_Requirement_
Locate the line bearing "const brace = new THREE.Group();" in the material below, then reproduce it and each following line up to and including the line bearing "obj.matrix_world = Matrix.Identity(4)".

_Records to use_

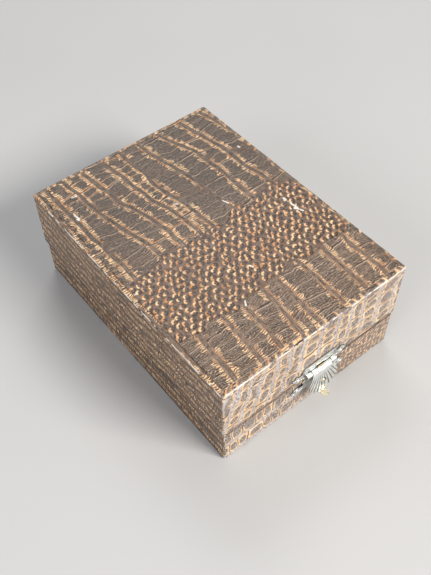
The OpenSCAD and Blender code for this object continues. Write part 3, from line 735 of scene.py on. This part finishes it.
def pine():
    """Planed pine: yellow wood with darker growth rings along the boards and fine pores."""
    material, t, mm = start_material("planed_pine")
    board = add(t, VECTOR, mm, [0.02, 0.02, 0.35], **TIMES)
    warp = add(t, NOISE, ("Vector", board), ("Scale", 1.6), ("Detail", 2.0))
    rings = add(t, MATH, add(t, MATH, warp, 55.0, **TIMES), **SINE)
    lengthways = add(t, VECTOR, mm, [0.4, 0.4, 6.0], **TIMES)
    pores = add(t, NOISE, ("Vector", lengthways), ("Scale", 1.0), ("Detail", 3.0))
    paint = add(t, MIX, (0, add(t, RAMP, rings, -0.6, 1.0, **SOFT)), (6, "#d9b98a"), (7, "#b58a58"), **PAINT)
    paint = add(t, MIX, (0, add(t, RAMP, pores, 0.5, 0.75, 0.0, 0.4)), (6, paint), (7, "#8f6a42"), **PAINT)
    normal = add(t, BUMP, ("Height", pores), ("Distance", 0.05 * MM), ("Strength", 0.5))
    return end_material(material, Base_Color=paint, Roughness=0.55, Normal=normal)


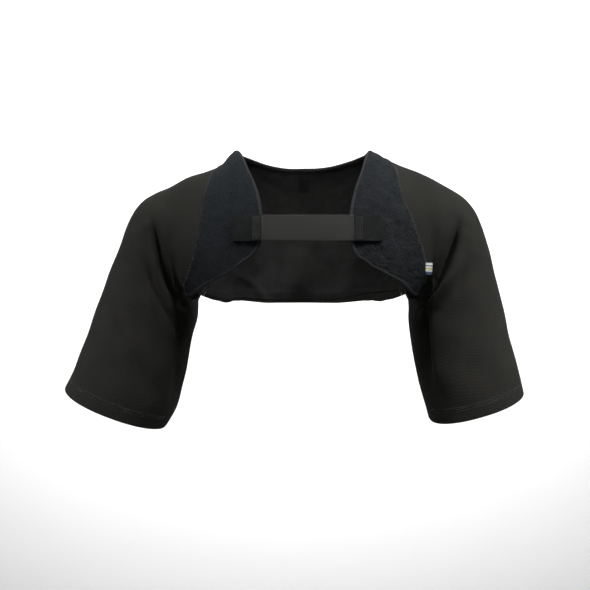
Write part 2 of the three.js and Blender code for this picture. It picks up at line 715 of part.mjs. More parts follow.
function flapBinding(name) {
  const edge = flapGrids[name].map((row) => row[flapSteps]);
  const inside = flapGrids[name].map((row) => row[flapSteps - 1]);
  const geometry = edgeTape(edge, inside, 0, flapWall);
  return piece(`${name}_flap_binding`, geometry, tapeCloth);
}

function neckBinding() {
  const [edge, inside] = backGrid.slice(0, 2).map((row) => row.slice(1, -1));
  const geometry = edgeTape(edge, inside, -sewingGap - liningWall, wall);
  return piece('neck_binding', geometry, tapeCloth);
}

// The tabs lie on the flaps' bindings, and hold the elastic between their two layers.
const chestGuess = { u: 0.3, v: 0.72 };
const tabBottom = flapWall + tapeClearance + tapeThickness + 2 * sewingGap;
const strapBottom = tabBottom + tabLayer + sewingGap;
const strapTop = strapBottom + strapThickness;
const tabTop = strapTop + sewingGap + tabLayer;

function chestStrap() {
  const half = strapWidth / 2;
  const heights = [-half, -half / 2, 0, half / 2, half];
  const outline = [
    ...heights.map((z) => [z, strapBottom]),
    ...heights.toReversed().map((z) => [z, strapTop]),
  ].map(([x, y]) => new THREE.Vector2(x, y));
  const span = strapRightEnd - strapLeftEnd;
  const free = Array.from({ length: strapSteps + 1 }, (_, i) => (span * i) / strapSteps);
  const ends = [strapLeftEnd - strapOverlap, strapLeftEnd - strapOverlap / 2];
  const stops = [
    ...ends,
    ...free.map((x) => strapLeftEnd + x),
    strapRightEnd + strapOverlap / 2,
    strapRightEnd + strapOverlap,
  ];
  const stations = stops.map((x) => (point) => {
    const place = placeAt(x, strapHeight + point.x, chestGuess);
    return clothPoint(place, point.y);
  });
  return piece('chest_strap', sweep(outline, stations), elastic);
}

// A tab folded in two, open towards the elastic. The outline's x runs from the open end
// to the fold, and the fold's corners are rounded off above and below.
function tab(name, openEnd, length, corner) {
  const slot = strapOverlap + sewingGap;
  const stops = [0, slot / 2, slot, (2 * slot + length) / 3, (slot + 2 * length) / 3, length];
  const outline = [
    ...stops.map((x) => [x, tabBottom]),
    ...stops.toReversed().map((x) => [x, tabTop]),
    [0, strapTop + sewingGap],
    [slot / 2, strapTop + sewingGap],
    [slot, strapTop + sewingGap],
    [slot, strapBottom - sewingGap],
    [slot / 2, strapBottom - sewingGap],
    [0, strapBottom - sewingGap],
  ].map(([x, y]) => new THREE.Vector2(x, y));
  const half = tabWidth / 2;
  const quarter = Array.from({ length: cornerSteps + 1 }, (_, i) => {
    const angle = (Math.PI / 2) * (i / cornerSteps);
    return { z: half - corner + corner * Math.cos(angle), cut: corner * (1 - Math.sin(angle)) };
  });
  const below = quarter.map(({ z, cut }) => ({ z: -z, cut }));
  const straight = [-0.5, 0, 0.5].map((share) => ({ z: share * (half - corner), cut: 0 }));
  const stations = [...below, ...straight, ...quarter.toReversed()].map(({ z, cut }) => (point) => {
    const past = Math.max(point.x - slot, 0) / (length - slot);
    const x = openEnd + side[name] * (point.x - past * cut);
    return clothPoint(placeAt(x, strapHeight + z, chestGuess), point.y);
  });
  return piece(`${name}_tab`, sweep(outline, stations), tabCloth);
}

// A flat label on the cloth, from its upper left corner as seen from the front.
function label(name, corner, width, height, heights, guess, material) {
  const grid = [0, 0.5, 1].map((down) => [0, 0.5, 1].map((across) => {
    return placeAt(corner.x + across * width, corner.z - down * height, guess);
  }));
  return piece(name, sheet(grid, () => heights), material);
}

function sizeLabel() {
  const corner = { x: sizeLabelAside - sizeLabelWidth / 2, z: sizeLabelTop };
  const top = -liningWall - sewingGap - labelLift;
  const heights = [top - labelThickness, top];
  const guess = { u: 0.05, v: 0.39 };
  const size = [sizeLabelWidth, sizeLabelHeight];
  return label('size_label', corner, ...size, heights, guess, labelCloth);
}

function sideTag() {
  const corner = { x: underarmHalf + sideTagAside, z: sideTagRise - armholeDepth };
  const heights = [wall + labelLift, wall + labelLift + labelThickness];
  const guess = { u: 1.0, v: 0.82 };
  return label('side_tag', corner, sideTagWidth, sideTagHeight, heights, guess, tagCloth);
}

const brace = new THREE.Group();
brace.add(
  sleeve('left'),
  sleeve('right'),
  backPanel(),
  backLining(),
  flap('left'),
  flap('right'),
  flapBinding('left'),
  flapBinding('right'),
  neckBinding(),
  chestStrap(),
  tab('left', strapLeftEnd, leftTabLength, leftTabCorner),
  tab('right', strapRightEnd, rightTabLength, rightTabCorner),
  sizeLabel(),
  sideTag(),
);

export default brace;
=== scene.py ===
import bpy
import numpy as np
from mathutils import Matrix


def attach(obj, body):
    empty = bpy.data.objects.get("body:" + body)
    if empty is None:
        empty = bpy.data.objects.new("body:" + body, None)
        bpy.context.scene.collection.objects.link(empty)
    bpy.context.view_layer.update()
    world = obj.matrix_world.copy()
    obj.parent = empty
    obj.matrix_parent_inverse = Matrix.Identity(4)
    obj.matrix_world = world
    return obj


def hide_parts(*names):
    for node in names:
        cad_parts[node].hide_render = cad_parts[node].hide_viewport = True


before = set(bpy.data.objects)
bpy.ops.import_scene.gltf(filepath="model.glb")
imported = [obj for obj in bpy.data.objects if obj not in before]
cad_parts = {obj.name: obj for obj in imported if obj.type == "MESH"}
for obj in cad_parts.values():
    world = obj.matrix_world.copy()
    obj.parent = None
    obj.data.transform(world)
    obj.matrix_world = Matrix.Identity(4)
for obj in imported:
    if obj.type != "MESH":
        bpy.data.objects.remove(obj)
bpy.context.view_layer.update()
scene = bpy.context.scene
print("stage: frame loaded")

# The garment's form

garment = {
    "neckHalf": 103.0, "underarmHalf": 172.0, "shoulderHalf": 258.0,
    "armholeDepth": 229.0, "leftFall": 40.0, "rightFall": 31.0,
    "sleeveDrop": 370.0, "leftSpread": 109.0, "rightSpread": 82.0, "underarmLength": 194.0,
    "chestDepth": 118.0, "bladeDepth": 115.0, "sleeveDepth": 62.0, "setBack": 8.0,
    "armholeTurn": 0.3, "hemDip": 15.0, "neckDrop": 22.0, "backLength": 233.0,
    "wall": 2.2, "flapWall": 2.6, "liningWall": 1.0, "gap": 0.35, "seamGap": 0.05,
    "sleeveSquare": 2.2, "neckU": 0.597,
}

# at, left rise, right rise, low, front, back, turn, square
torsoTable = np.array([
    [0.000, 0.00, 0.00, 1.44, 1.00, 1.00, 0.0, 2.30],
    [0.330, 0.00, 0.00, 1.42, 0.98, 0.98, 0.0, 2.30],
    [0.597, 0.00, 0.00, 1.34, 0.88, 0.90, 0.0, 2.25],
    [0.720, 0.50, 0.32, 1.25, 0.80, 0.83, 0.2, 2.20],
    [0.860, 0.80, 0.68, 1.12, 0.69, 0.74, 0.6, 2.20],
    [1.000, 1.00, 1.00, 1.00, 0.58, 0.63, 1.0, 2.40],
])

# reach, flare, drop, tuck, down
sleeveTable = {
    "left": np.array([
        [0.36, 0.000, 0.150, 0.000, 0.006], [0.62, 0.000, 0.173, 0.000, 0.012],
        [0.83, 0.000, 0.207, 0.000, 0.020], [0.99, 0.000, 0.252, 0.005, 0.030],
        [1.00, 0.090, 0.311, 0.012, 0.048], [1.00, 0.180, 0.376, 0.020, 0.080],
        [1.00, 0.320, 0.472, 0.020, 0.150], [1.00, 0.455, 0.572, -0.010, 0.270],
        [1.00, 0.580, 0.672, -0.048, 0.440], [1.00, 0.727, 0.796, -0.090, 0.640],
        [1.00, 0.868, 0.902, -0.155, 0.840], [1.00, 1.000, 0.988, -0.250, 1.000],
    ]),
    "right": np.array([
        [0.36, 0.000, 0.125, 0.000, 0.006], [0.63, 0.000, 0.160, 0.000, 0.012],
        [0.85, 0.000, 0.195, 0.000, 0.020], [1.00, 0.030, 0.241, 0.005, 0.030],
        [1.00, 0.155, 0.300, 0.012, 0.048], [1.00, 0.260, 0.368, 0.020, 0.080],
        [1.00, 0.390, 0.465, 0.030, 0.150], [1.00, 0.510, 0.562, 0.020, 0.270],
        [1.00, 0.635, 0.665, -0.008, 0.420], [1.00, 0.755, 0.789, -0.050, 0.610],
        [1.00, 0.885, 0.897, -0.110, 0.790], [1.00, 1.000, 1.005, -0.155, 0.950],
    ]),
}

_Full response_
const brace = new THREE.Group();
brace.add(
  sleeve('left'),
  sleeve('right'),
  backPanel(),
  backLining(),
  flap('left'),
  flap('right'),
  flapBinding('left'),
  flapBinding('right'),
  neckBinding(),
  chestStrap(),
  tab('left', strapLeftEnd, leftTabLength, leftTabCorner),
  tab('right', strapRightEnd, rightTabLength, rightTabCorner),
  sizeLabel(),
  sideTag(),
);

export default brace;
=== scene.py ===
import bpy
import numpy as np
from mathutils import Matrix


def attach(obj, body):
    empty = bpy.data.objects.get("body:" + body)
    if empty is None:
        empty = bpy.data.objects.new("body:" + body, None)
        bpy.context.scene.collection.objects.link(empty)
    bpy.context.view_layer.update()
    world = obj.matrix_world.copy()
    obj.parent = empty
    obj.matrix_parent_inverse = Matrix.Identity(4)
    obj.matrix_world = world
    return obj


def hide_parts(*names):
    for node in names:
        cad_parts[node].hide_render = cad_parts[node].hide_viewport = True


before = set(bpy.data.objects)
bpy.ops.import_scene.gltf(filepath="model.glb")
imported = [obj for obj in bpy.data.objects if obj not in before]
cad_parts = {obj.name: obj for obj in imported if obj.type == "MESH"}
for obj in cad_parts.values():
    world = obj.matrix_world.copy()
    obj.parent = None
    obj.data.transform(world)
    obj.matrix_world = Matrix.Identity(4)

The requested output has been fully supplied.